Heading back to my parents’ house, Mom followed Sister 1. Sister 1 did not go back to the house the same way we had come. Instead, she got on I-95.
— Braking! —
(A groan from Sister 3 in the backseat.)
“We’re on 95?!”
“Yes,” I replied.
“I wanted to take Route 1!” Mom declared.
A few miles later, Sister 1 pulled over to the side of the road and put on her flashers. Immediately, Mom thought the worst. Something was horribly wrong. “Is something wrong? Is she sick? Does she have a flat tire? Is her car dead? Oh, God…” Muttering, muttering, gloom and doom, horrors… we’ll all be killed here, obviously…
(Sister 1 had gotten a parking ticket and just spotted it affixed to the windshield on the passenger side. She stopped to grab it so it didn’t fly away. That’s all.)
Now I was glad I had stayed with my mother. Sister 1 had offered to have me ride home with her, but I wondered if Mom was comfortable getting there. Turns out, my suspicion was right. Mom didn’t know how to get to the house from here. It wasn’t tricky – my parents live right off of I-95. Mom can get there just fine coming from the south. This was the third time in the day that she was nervous about getting somewhere she knows how to get to.
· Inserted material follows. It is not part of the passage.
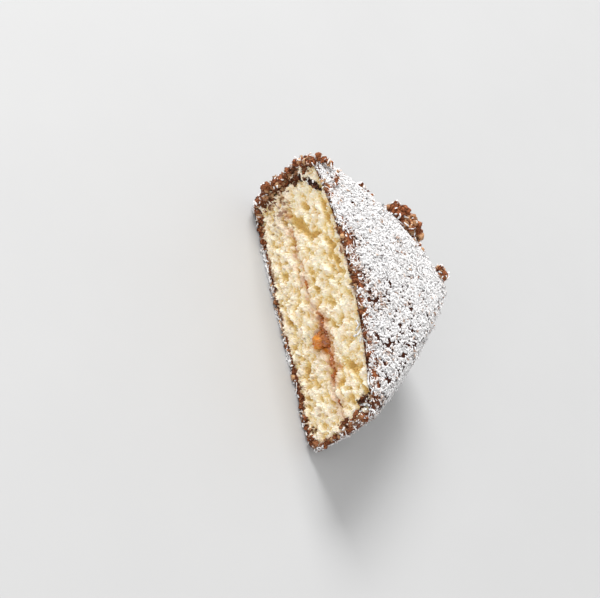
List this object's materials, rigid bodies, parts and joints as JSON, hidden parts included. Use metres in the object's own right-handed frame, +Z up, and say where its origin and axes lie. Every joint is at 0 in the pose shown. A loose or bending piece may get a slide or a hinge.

So I guided her back, careful not to sound – even to her – like I was at all surprised that she wasn’t sure. But I guided her down to an exit lower than she’d needed, figuring it was easier and much more familiar to her once she exited.
“I should have gotten off back there,” she bemoaned as though she’d just lost a chance to donate a vital organ to a family member. “Oh my God, I’m sooo far down!”
I looked in the mirror at Sister 3, who just rolled her eyes and smacked herself in the head soundlessly. From where we were, it was two miles to my parents’ house. I wondered why all the drama.